Elite moviegoers who decry the presence of ads prior to show time, close your eyes here: Healthy ticket sales present an opportunity for advertisers.
Mr. Rutherfurd cites the obvious marketing advantages. "You can't TiVo it," he says, adding that the advertiser's ability to segment and target an audience holds immense appeal. "And it's not as cluttered as a 30-minute show on TV where the ad clutter is just mind-boggling."
Advertisers, at least in the U.S., like the cinema pitch. PQ Media in Stamford, Conn., offers these numbers: Cinema advertising was $622-million in 2007, is estimated to have closed out last year at $650-million, and is projected to hit $680-million this year.
Advertisers in Canada have been more reticent. When Cineplex Galaxy Income Fund released its fourth-quarter results recently, the company noted that while box office is up, there has been a 1.1-per-cent decline in media revenue from the previous year. "Current economic conditions resulted in fewer advertisers committing to on-screen advertising," the company said.
There's no clear explanation. It may be that panicked advertisers, hunting for fast budget cuts, are cutting where they shouldn't. It may be, as Cineplex obviously hopes, this is short-term.
"Historically we would have guaranteed commitment contracts for six months and 12 months out," says Pat Marshall, the company's vice-president of investor relations. Today, some advertisers are holding back. "We don't see that as something that's longer term," she says.

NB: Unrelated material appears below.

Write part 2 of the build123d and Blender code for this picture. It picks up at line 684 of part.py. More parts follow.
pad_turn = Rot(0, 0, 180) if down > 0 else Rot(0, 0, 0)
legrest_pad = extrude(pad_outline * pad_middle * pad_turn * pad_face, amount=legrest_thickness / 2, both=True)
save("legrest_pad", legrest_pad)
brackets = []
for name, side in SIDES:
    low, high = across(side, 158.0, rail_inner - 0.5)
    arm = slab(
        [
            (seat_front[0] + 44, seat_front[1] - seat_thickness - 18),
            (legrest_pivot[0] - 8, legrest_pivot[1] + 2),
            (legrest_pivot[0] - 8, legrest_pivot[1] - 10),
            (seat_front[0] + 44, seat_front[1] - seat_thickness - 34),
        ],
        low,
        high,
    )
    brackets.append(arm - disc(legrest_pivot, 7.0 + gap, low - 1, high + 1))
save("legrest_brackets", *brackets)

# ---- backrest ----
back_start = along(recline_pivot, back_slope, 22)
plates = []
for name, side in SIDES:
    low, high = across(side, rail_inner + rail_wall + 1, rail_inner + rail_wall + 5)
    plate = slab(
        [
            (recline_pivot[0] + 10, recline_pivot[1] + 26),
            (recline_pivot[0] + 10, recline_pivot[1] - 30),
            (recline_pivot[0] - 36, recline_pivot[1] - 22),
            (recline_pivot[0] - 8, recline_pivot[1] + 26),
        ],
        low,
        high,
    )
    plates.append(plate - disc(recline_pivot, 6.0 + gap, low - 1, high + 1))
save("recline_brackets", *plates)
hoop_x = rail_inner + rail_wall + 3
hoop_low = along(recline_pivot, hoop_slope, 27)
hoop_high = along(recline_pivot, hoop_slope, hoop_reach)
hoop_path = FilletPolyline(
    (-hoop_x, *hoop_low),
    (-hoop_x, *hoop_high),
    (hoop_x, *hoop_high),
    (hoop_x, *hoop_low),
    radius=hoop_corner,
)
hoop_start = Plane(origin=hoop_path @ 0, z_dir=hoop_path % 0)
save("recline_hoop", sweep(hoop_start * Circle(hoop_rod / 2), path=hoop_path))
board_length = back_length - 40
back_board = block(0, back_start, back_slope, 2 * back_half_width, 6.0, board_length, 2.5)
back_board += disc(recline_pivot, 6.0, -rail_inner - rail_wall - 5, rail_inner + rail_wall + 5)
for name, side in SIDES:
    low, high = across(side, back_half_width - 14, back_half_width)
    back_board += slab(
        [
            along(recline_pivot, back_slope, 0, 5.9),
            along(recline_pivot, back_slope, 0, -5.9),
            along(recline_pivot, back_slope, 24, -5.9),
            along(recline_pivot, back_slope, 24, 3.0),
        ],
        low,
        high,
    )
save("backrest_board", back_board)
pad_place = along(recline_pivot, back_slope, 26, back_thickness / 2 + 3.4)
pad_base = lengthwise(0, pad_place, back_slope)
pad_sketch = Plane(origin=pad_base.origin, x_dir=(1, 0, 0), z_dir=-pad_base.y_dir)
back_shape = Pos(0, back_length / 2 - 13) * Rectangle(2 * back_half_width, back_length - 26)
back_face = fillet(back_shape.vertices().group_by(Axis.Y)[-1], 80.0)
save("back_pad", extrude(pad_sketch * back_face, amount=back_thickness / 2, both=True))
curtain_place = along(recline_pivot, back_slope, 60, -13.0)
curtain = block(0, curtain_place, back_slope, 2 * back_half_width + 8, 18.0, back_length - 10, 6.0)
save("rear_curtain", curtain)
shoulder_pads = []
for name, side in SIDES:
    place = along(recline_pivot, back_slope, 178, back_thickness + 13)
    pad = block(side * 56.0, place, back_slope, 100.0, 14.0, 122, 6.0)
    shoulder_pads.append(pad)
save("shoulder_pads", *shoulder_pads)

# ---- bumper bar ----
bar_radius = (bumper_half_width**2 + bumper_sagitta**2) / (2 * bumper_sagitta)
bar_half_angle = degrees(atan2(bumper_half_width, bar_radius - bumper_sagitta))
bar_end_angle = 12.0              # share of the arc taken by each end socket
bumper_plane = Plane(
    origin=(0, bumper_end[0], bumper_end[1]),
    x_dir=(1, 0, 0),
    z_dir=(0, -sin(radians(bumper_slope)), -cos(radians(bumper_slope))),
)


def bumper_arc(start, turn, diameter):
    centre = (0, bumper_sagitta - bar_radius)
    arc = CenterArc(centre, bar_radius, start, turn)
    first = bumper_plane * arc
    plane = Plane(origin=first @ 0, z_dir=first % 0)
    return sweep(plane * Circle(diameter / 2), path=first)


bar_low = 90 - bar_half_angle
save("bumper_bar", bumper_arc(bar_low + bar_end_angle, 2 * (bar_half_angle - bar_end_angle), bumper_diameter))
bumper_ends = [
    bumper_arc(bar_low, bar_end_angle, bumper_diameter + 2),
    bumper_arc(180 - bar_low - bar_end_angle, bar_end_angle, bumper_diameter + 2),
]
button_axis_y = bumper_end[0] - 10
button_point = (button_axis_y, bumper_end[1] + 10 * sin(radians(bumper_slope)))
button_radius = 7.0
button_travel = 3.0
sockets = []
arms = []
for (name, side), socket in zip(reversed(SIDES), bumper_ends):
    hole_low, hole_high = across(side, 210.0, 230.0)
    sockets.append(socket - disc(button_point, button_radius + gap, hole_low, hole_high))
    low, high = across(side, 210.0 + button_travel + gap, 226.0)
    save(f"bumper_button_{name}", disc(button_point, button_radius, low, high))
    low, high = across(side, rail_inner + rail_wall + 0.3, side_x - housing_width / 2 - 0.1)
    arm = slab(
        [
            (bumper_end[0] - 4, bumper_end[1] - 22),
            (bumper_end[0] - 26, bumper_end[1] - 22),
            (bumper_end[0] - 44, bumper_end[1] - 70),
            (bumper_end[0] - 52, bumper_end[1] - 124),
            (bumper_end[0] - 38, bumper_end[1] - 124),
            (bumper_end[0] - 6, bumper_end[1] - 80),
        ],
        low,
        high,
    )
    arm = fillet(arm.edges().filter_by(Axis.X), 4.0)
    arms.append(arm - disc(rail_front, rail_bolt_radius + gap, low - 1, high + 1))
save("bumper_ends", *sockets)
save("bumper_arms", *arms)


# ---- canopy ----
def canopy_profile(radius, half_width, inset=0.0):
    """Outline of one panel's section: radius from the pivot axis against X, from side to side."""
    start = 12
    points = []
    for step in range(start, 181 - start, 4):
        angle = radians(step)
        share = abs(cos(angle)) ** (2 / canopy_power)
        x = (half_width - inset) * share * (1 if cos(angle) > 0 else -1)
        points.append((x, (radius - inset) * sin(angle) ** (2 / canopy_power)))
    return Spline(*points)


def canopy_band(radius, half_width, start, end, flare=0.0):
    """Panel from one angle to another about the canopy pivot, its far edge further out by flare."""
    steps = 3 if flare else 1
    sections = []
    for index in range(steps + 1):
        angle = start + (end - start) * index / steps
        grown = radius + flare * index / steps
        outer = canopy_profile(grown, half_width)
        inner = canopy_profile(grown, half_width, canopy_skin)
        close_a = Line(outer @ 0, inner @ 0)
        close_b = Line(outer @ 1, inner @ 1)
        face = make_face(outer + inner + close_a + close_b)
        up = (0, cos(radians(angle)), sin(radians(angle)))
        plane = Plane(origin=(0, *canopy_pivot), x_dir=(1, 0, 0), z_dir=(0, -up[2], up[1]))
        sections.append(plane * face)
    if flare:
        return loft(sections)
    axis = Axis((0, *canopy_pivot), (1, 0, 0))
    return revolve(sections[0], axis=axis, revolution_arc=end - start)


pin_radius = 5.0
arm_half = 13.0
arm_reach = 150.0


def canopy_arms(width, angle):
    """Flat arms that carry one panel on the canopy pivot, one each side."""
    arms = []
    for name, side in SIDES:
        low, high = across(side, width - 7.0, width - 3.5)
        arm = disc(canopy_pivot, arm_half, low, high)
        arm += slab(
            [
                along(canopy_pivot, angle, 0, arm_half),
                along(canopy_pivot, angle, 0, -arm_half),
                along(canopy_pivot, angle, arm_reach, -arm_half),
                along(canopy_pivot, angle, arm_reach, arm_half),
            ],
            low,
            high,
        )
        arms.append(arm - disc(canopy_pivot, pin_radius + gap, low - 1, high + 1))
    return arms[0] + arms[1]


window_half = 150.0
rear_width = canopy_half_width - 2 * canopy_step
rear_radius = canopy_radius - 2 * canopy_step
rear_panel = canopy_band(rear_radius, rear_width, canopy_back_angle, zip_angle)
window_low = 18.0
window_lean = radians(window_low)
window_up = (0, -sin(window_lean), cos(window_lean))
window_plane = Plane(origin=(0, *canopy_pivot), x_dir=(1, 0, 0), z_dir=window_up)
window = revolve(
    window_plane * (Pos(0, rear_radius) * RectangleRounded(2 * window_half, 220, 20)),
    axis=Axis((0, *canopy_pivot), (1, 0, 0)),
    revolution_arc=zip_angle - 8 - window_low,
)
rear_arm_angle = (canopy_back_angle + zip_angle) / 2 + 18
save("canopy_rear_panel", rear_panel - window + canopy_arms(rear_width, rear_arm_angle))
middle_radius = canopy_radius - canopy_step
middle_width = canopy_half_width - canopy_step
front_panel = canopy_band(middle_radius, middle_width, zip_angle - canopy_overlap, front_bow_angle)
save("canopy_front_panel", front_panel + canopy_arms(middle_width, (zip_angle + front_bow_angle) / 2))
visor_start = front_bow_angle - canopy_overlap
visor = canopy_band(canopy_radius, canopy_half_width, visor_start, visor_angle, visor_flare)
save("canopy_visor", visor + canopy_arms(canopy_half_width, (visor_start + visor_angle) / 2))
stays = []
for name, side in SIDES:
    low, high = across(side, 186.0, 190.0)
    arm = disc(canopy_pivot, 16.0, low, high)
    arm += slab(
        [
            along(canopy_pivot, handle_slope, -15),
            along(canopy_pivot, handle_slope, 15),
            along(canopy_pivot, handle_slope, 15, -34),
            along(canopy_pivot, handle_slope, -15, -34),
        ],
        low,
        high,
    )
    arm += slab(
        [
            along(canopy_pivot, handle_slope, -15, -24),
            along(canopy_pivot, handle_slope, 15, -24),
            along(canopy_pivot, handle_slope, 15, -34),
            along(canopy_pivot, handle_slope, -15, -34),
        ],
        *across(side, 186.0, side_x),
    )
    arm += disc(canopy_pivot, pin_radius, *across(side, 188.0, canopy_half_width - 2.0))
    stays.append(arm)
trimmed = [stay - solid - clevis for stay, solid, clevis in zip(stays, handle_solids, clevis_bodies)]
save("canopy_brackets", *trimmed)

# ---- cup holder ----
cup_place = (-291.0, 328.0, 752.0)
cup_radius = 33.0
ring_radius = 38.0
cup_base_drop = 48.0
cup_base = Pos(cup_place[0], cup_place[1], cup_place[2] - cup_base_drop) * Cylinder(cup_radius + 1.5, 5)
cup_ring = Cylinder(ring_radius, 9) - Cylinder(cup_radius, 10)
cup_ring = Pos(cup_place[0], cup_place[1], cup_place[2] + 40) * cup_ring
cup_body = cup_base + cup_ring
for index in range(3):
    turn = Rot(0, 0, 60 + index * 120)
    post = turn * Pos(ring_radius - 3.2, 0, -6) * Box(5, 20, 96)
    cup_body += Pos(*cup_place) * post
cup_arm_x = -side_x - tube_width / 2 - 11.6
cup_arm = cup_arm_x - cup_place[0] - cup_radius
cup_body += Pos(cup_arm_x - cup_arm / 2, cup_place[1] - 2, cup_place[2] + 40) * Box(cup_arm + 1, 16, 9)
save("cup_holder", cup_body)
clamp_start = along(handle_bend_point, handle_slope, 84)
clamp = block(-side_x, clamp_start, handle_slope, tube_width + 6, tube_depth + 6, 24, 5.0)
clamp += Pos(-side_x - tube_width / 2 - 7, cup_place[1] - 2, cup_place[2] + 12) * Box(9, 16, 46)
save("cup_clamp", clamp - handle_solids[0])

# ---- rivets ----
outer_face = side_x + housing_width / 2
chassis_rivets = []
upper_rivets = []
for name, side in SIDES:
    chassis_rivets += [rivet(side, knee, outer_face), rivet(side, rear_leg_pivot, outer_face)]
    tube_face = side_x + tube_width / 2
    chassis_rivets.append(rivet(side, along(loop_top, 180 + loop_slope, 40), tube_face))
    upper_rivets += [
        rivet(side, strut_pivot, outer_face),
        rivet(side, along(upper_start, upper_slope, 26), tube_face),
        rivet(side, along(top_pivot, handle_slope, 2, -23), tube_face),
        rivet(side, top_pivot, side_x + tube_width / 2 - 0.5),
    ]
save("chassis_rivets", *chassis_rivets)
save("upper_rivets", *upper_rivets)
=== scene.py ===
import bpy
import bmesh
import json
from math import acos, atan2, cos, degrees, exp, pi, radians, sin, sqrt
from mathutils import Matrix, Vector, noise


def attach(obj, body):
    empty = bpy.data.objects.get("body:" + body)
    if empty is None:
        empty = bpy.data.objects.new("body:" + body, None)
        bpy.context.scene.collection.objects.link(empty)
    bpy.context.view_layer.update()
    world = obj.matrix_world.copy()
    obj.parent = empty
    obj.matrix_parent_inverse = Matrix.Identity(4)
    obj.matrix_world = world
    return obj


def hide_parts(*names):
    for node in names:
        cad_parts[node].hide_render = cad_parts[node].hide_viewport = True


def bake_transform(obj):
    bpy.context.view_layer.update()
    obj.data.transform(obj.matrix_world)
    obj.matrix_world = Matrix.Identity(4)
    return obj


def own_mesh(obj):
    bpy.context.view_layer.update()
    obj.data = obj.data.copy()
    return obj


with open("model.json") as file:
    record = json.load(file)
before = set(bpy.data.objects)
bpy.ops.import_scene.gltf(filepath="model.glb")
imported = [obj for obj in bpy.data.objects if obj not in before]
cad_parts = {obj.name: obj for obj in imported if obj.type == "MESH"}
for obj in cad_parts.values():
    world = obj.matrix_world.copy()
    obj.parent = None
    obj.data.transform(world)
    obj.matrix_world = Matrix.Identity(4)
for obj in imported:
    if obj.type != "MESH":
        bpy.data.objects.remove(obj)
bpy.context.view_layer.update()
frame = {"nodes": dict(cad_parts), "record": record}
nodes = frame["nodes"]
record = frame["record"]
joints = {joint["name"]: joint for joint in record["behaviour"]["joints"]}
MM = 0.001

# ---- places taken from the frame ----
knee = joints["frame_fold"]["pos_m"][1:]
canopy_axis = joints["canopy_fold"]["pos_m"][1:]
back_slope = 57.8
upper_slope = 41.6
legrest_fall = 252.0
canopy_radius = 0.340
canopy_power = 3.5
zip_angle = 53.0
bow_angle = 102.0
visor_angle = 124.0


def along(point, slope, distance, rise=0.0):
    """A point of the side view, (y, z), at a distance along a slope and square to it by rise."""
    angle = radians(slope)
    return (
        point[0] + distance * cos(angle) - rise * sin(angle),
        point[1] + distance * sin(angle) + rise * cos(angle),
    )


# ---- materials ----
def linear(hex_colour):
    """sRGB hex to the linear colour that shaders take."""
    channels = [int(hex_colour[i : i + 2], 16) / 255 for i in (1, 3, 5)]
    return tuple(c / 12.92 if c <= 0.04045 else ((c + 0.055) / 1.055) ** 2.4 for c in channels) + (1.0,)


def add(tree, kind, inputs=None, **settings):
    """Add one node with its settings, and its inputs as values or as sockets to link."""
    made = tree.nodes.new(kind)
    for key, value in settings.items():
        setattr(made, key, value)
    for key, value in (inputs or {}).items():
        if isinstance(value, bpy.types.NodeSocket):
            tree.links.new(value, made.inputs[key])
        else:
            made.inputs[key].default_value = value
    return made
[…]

Here's one reason she might be right: Cinema advertising is one of the very few opportunities left to capture the youth demographic. A 2007 study by Arbitron Inc. on cinema-going found that 81 per cent of teens had been to the movies in the previous 30 days.
The numbers say nothing about the audience experience. Richard Sandor, senior vice-president and managing director at DDB Vancouver, recalls his days working for DDB in Britain and his cinema-going experience there.
"I'd go a little bit early to make sure I would see all the ads," he says. "It was kind of a highlight. Unique. You wouldn't see them on TV or anywhere else. ... The challenge was to entertain [the audience] and do something quite remarkable."
He mentions Orange, the mobile brand from France Telecom Group. Orange likes to have a lock on the so-called "gold spot" - that is, the last spot before show time. For that space the cellphone company has produced a hilarious series of commercials featuring the likes of actors Rob Lowe and Dennis Hopper and, the Adonis of rap, Snoop Dogg. ("Mr. Dogg, if you could replace the line 'I'm giving mad love, I'm riding with the hunnies,' with 'Gonna pick up my mobile, gonna make some off-peak calls.' ")
These TYCPO - turn your cellphone off - commercials sell a double message that blends merchandising with public service: both "buy Orange" and "TYCPO before the flick." (Within the Cineplex chain, this prime spot, which commands a 15-per-cent premium, is taken by Telus, which is currently airing its Epic spot - the latest iteration in the meerkat oeuvre.)
DDB's Mr. Sandor posits that cinema advertising is more of a staple in the advertising mix in the U.K. "Here it's a bit more of a niche play."
This week, DDB's new spot for the BC Dairy Foundation's "Must Drink More Milk" campaign, which launched in June, started airing across cinemas in British Columbia. "It's kind of bizarre," says Mr. Sandor of the ad. Yes it is, but in a refreshing way: three arms engage in an arm wrestling match. No bodies. Just arms. The campaign targets 15- to 17-year-olds and is being credited with helping the volume of milk sales in the province rise by 3 per cent.
Still, there's much that runs in the lights-down, pre-show space that is indistinguishable from conventional TV fare - the meerkats, for example. Canadian advertisers have largely failed to rise to the creative level of their European counterparts in delivering a cinematic experience.
That's a shame. The cinema has delivered the medium. It's the advertiser who is too often not delivering the message.